Honest head-to-head from real owner consensus
It's close — GMC Yukon (5.3) and Kia Soul (5.2) score nearly the same. Pick on the trade-offs that matter to you.
Dimension by dimension
 GMC YukonKia Soul
Reliability & Durability 6.0 3.1
User Sentiment 4.5 6.2
Complaint Severity 6.3 6.4
Consensus Strength 2.3 2.1
Value for Money 3.2 5.1
Owner Advocacy 4.6 4.1
GMC Yukon

The Yukon used to be the SUV you bought once and drove forever, GMT800s from 1999-2006 still cruise past 250k miles on original drivetrains, but the current 6.2L V8 has a bearing flaw that causes engines to seize without warning, sometimes at highway speed, often under 30k miles.
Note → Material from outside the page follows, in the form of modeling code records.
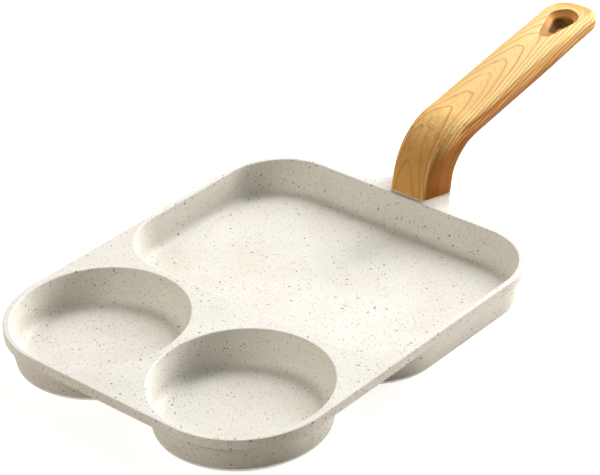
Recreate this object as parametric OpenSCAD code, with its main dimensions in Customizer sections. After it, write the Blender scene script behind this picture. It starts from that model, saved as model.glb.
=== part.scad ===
// Divided frying pan. One casting holds two round wells and a rectangular compartment side by side,
// and a bent wooden handle stands on a lug behind the compartment, held by one screw from below.
// The origin is the centre of the compartment's underside, on the surface that the pan stands on.
// X runs across the pan, +Y points along the handle and +Z points up.

/* [Casting] */
// Width of the pan over its rim
pan_w = 192; // [184:1:204]
// Height of the rim above the surface that the pan stands on
pan_h = 21.5; // [19:0.5:28]
// Length of the compartment's opening, along the handle
tray_l = 130.6; // [110:0.2:150]
// Radius of the compartment's corners at the rim
tray_r = 35; // [25:1:45]
// Radius of a round well at the rim
well_r = 45; // [41:0.5:45.5]
// Metal between the two round wells at the rim
well_gap = 4.4; // [4:0.2:6]
// Metal between the round wells and the compartment at the rim
deck_gap = 5; // [4.6:0.2:12]
// Width of the rim in front of the round wells
front_rim = 3; // [2.6:0.1:6]
// Width of the rim round the compartment
tray_rim = 3; // [2.6:0.1:6]

/* [Walls] */
// Slope of every wall from upright, in degrees
draft = 9.3; // [5:0.1:12]
// Thickness of the walls, measured level
wall = 2.1; // [1.8:0.1:2.3]
// Thickness of the floors
floor_t = 3.3; // [2.6:0.1:5]
// Thickness of the deck between the hollows
deck_t = 3; // [2.4:0.1:4.5]
// Radius between a wall and its floor
floor_r = 5; // [3:0.5:8]
// Radius of the rolled lip round each hollow
lip_r = 0.9; // [0.5:0.1:1.1]
// Height of the band round the rim
band_h = 5.5; // [4.6:0.1:8]
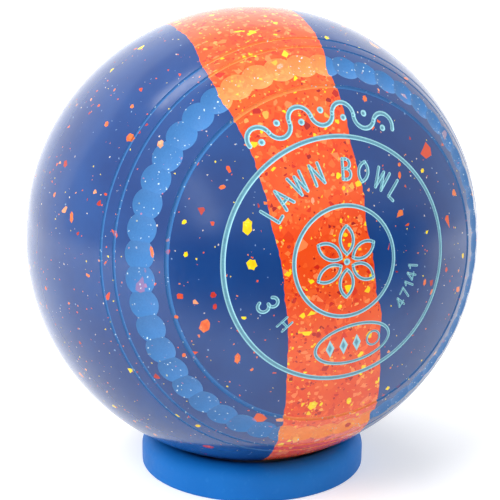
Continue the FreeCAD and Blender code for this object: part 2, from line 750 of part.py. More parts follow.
# ---------------------------------------------------------------- display ring
def make_display_ring():
    """Ring with a flat foot, a rounded shoulder and a seat that follows the bowl."""
    body = doc.addObject("PartDesign::Body", "ring_body")
    body.Label = "display_ring"
    sketch = new_sketch(body, "ring_profile")
    chamfer = SIZES["ring_foot_chamfer"]
    inner = SIZES["ring_inner_radius"]
    outer = SIZES["ring_outer_radius"]
    seat_edge = flat(SEAT_EDGE_RADIUS, seat_height(SEAT_EDGE_RADIUS))
    seat_foot = flat(inner, seat_height(inner))
    wall_top = SIZES["ring_wall_height"]
    climb = seat_edge.y - wall_top
    reach = SIZES["ring_shoulder"]
    shoulder_radius = (reach**2 + climb**2) / (2 * reach)  # the shoulder's arc leaves the wall upright
    shoulder_centre = flat(outer - shoulder_radius, wall_top)
    add_outline(sketch, [
        Part.LineSegment(flat(inner + chamfer, 0), flat(outer - chamfer, 0)),
        Part.LineSegment(flat(outer - chamfer, 0), flat(outer, chamfer)),
        Part.LineSegment(flat(outer, chamfer), flat(outer, wall_top)),
        arc_about(shoulder_centre, flat(outer, wall_top), seat_edge),
        arc_about(flat(0, CENTRE_HEIGHT), seat_edge, seat_foot),
        Part.LineSegment(seat_foot, flat(inner, chamfer)),
        Part.LineSegment(flat(inner, chamfer), flat(inner + chamfer, 0)),
    ])
    bind(sketch, Sketcher.Constraint("Radius", 4, SEAT_RADIUS), "seat_radius")
    bind(sketch, Sketcher.Constraint("DistanceX", -1, 1, 5, 2, inner), "ring_inner_radius")
    turn_profile(body, "PartDesign::Revolution", sketch)
    return body


# ---------------------------------------------------------------- assembly
def gather(name, objects):
    compound = doc.addObject("Part::Compound", name)
    compound.Links = objects
    return compound


def write_pieces(pieces):
    """Checks every object and writes each piece to its own file."""
    for item in doc.Objects:
        if "Invalid" in item.State or "Error" in item.State:
            raise RuntimeError(f"{item.Name} failed: {item.State}")
    for piece in pieces:
        if piece.Shape.isNull() or not piece.Shape.isValid() or not piece.Shape.Solids:
            raise RuntimeError(f"{piece.Label} has no valid shape")
    for piece in pieces:
        print(f"{piece.Label}: {len(piece.Shape.Solids)} solids, {piece.Shape.Volume:.2f} mm3")
        piece.Shape.exportStep(f"parts/{piece.Label}.step")


def main():
    blank = make_blank()
    marks = make_marks(make_face_balls())
    pockets = gather("engraving", [pocket for _, pocket in marks])
    chip_sets = [
        make_chips("yellow_chips", YELLOW_CHIPS, 20, blank, pockets),
        make_chips("orange_chips", ORANGE_CHIPS, 115, blank, pockets),
        make_chips("red_chips", RED_CHIPS, 205, blank, pockets),
        make_chips("peach_chips", PEACH_CHIPS, 300, blank, pockets),
    ]
    holders = [holder for _, holder in chip_sets]
    tools = gather("section_tools", [pockets] + holders)
    pieces = make_sections(blank, tools)
    pieces += [paint for paint, _ in marks]
    pieces += [chips for chips, _ in chip_sets]
    pieces.append(make_display_ring())
    doc.recompute()
    write_pieces(pieces)


main()
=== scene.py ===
"""Speckled lawn bowl on its display ring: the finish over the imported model.

The bowl is worked out in millimetres about its own axis, local +Z towards the ringed face and local
+Y towards its top, and each finished mesh is then moved to where the CAD holds that piece.
"""
import math
import random

import bmesh
import bpy
import numpy as np
from mathutils import Matrix, Vector


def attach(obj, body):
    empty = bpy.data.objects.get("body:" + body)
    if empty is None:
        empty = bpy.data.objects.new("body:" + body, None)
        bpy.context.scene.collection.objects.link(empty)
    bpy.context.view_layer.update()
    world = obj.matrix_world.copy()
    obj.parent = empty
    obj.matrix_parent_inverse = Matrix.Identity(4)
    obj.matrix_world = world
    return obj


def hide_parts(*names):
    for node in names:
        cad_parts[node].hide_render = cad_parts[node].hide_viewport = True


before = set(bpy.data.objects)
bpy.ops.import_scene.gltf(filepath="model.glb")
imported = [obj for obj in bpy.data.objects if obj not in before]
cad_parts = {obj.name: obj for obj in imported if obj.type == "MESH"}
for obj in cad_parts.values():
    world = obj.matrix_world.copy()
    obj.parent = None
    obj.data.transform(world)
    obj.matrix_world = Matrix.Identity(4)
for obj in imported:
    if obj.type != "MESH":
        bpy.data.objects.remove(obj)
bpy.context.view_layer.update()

scene = bpy.context.scene
MM = 0.001

# ---- sizes of the bowl, mm
RUNNING_RADIUS = 61.0
FLANK_OFFSET = {1: 5.2, -1: 4.6}  # front and bias side: how far out the flank's arc is centred
FACE_EDGE_RADIUS = 38.9
FACE_RISE = 9.93
FACE_TILT = math.radians(3.0)
CENTRE_HEIGHT = 63.88
GROOVES = [(50.45, 0.8), (48.25, 0.8), (FACE_EDGE_RADIUS, 1.1)]  # radius and width of each turned groove
FRONT_RINGS = [(27.7, 1.2), (12.5, 1.0)]
BACK_RINGS = [(20.0, 1.2)]
SCOOP_COUNT = 49
SCOOP_CIRCLE_RADIUS = 43.8
SCOOP_LENGTH = 7.7
SCOOP_DEPTH = 1.0
STROKE = 0.8
ORNAMENT = 1.1
FINE = 0.56
CHIP_DEPTH = 1.2
PROFILE_STEPS = {"dome": 38, "flank": 48}  # points along each arc of the half profile
COARSE_RADIUS = 9  # inside it the mesh has a quarter of the vertices around
FRONT, BACK = 1, -1

BAND_LEFT_EDGE = [(-24.0, 66), (-25.0, 42), (-19.1, 20), (-15.6, 0), (-13.2, -20), (-10.8, -40), (-6.0, -66)]
BAND_RIGHT_EDGE = [(6.6, 66), (2.6, 42), (4.4, 20), (6.8, 0), (10.5, -20), (14.2, -40), (18.8, -66)]

STAND_UP = Matrix.Translation((0, 0, CENTRE_HEIGHT * MM)) @ Matrix.Rotation(math.pi / 2 - FACE_TILT, 4, "X")
STAND_UP = STAND_UP @ Matrix.Scale(MM, 4)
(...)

GM recalled 2019-2024 models but 2025s are failing identically; one owner's engine died at 20k after the dealer promised the issue was resolved. If you need a new Yukon, the 3.0L Duramax diesel is the only powertrain worth trusting, though it's had scattered early turbo failures. Otherwise, find a GMT800 with records and accept 12 mpg, it's the last generation that actually delivers on the reputation.

Kia Soul

If you're eyeing a used Soul between 2015 and 2020, understand you're gambling on a ticking clock. Those model years, especially automatics with the 1.6L or 2.0L GDI engines, burn oil like it's their job, thanks to piston rings that fail predictably around 80k miles. Owners report topping off a quart every thousand miles, then one day the engine seizes with no warning light. Kia settled a class action over it and replaced thousands of engines, which tells you everything. The first-gen Souls (2010-2013) ran to 200k+ without drama, and the 2023+ models seem cleaner, but there's not enough road time to confirm the fix. What the Soul does well, maximum cargo in a tiny footprint, quirky looks, easy city parking, it does better than almost anything this size. Just make sure the one you're buying isn't someone else's oil-burning problem waiting to become yours.